En esta atmosfera de inestabilidad y, sobre todo de fragmentación, se efectuaron en 2021 las elecciones en las cuales obtuvo la victoria Pedro Castillo, modesto maestro de escuela vinculado con la izquierda radical, que se proyectó a escala nacional luego de dirigir de forma exitosa una huelga de maestros en 2017. Su triunfo, como se sabe, lo obtuvo por un ajustadísimo margen. Apenas décimas lo colocaron por encima de Keiko Fujimori, quien admitió la derrota después de la inmensa presión desatada sobre ella tanto en Perú como en el exterior. Fujimori se vio obligada a admitir que los comicios habían sido transparentes, aunque el resultado la había desfavorecido.

El gobierno de Pedro Castillo, bajo los temores de que haría una gestión con marcado acento izquierdista, se instaló el 28 de julio del año pasado. En menos de seis meses ha tenido tres gabinetes y cuatro ministros de Relaciones Interiores. Es una administración caracterizada por la ignorancia e improvisación del Presidente, las persistentes acusaciones de corrupción de sus funcionarios de mayor rango –entre ellos el gerente general de Petro-Perú, un general llamado Hugo Ángel Chávez Arévalo, ¡qué casualidad!- y la existencia de un gabinete de sombra, distinto del Gabinete oficial, que sería el que realmente toma las decisiones trascendentales junto con el Presidente.

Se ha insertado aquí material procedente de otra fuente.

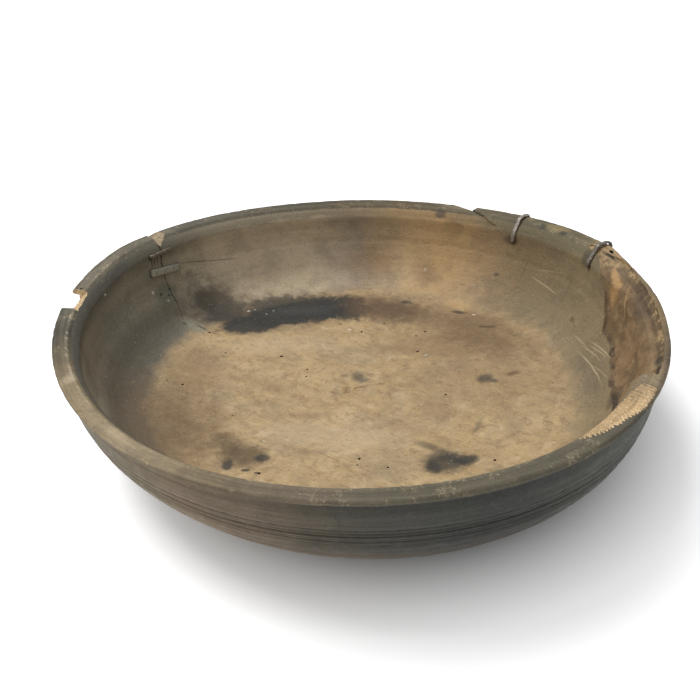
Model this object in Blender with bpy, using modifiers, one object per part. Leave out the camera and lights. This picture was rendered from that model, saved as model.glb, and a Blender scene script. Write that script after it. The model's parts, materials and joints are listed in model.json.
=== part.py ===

La situación de Castillo se ha tornado tan precaria, que dentro del Parlamento ya el fujimorismo está moviéndose para someter a juicio al Presidente –sería la segunda vez en dos meses- y decretar la vacancia. Es decir, el despido. Parece improbable que Castillo concluya su mandato. El mandatario no distingue entre haber sido candidato y ser ahora Presidente de una nación atravesada por una grieta insondable entre el fujimorismo y el resto de un espectro político que, a pesar de ser mayoritario por una pequeña fracción, está atomizado en grupos y partidos incapaces de darle estabilidad al sistema institucional.

Castillo –además de lucir todavía el folclórico sombrero que lo identificaba como candidato, sin entender que ahora es el Presidente de todos los peruanos, y no de la fracción que lideró- no ha realizado los esfuerzos necesarios para dialogar y llegar a acuerdos duraderos con sus opositores, encarnizados adversarios que perdieron el poder por milésimas. La impericia y desidia de Castillo está propiciando que se perpetúe la crisis política peruana y continúe cayendo el prestigio de su clase política.

De esa dolorosa experiencia, los venezolanos tenemos mucho que aprender. En un futuro gobierno presidido por un gobernante opositor electo en comicios libres y competitivos, el chavismo tendría una enorme presencia en la Asamblea Nacional, en otros organismos del Estado y, sobre todo, en numerosas organizaciones sociales –entre ellas sindicatos y gremios- que le permitiría obstaculizar las labores del Gobierno entrante. En la práctica podría impedir su funcionamiento. La única manera de reducir ese riesgo es mediante la utilización de mecanismos de negociación que anulen o reduzcan la capacidad obstaculizadora que tenga el chavismo. El Parlamento habrá que convertirlo de nuevo en el foro dispuesto al diálogo entre las diferentes fuerzas políticas, y entre estas y el Ejecutivo.

Otra lección importante es que el Presidente que surja de la eventual consulta electoral, debe poseer una sólida formación y convertirse en líder del país. Esta frase ha sido empleada usualmente por los nuevos gobernantes, pero son pocos los que la han convertido en principio de acción. Castillo comenzó su mandato utilizándola. Luego fue capturado por su séquito. Allí están los resultados de su inconsecuencia. En Venezuela, al igual que en Perú, tal inconsistencia tendría fatales secuelas.

De la historia política reciente de Perú, la dirigencia democrática venezolana tiene mucho que asimilar. Al país no le conviene repetir los mismos errores.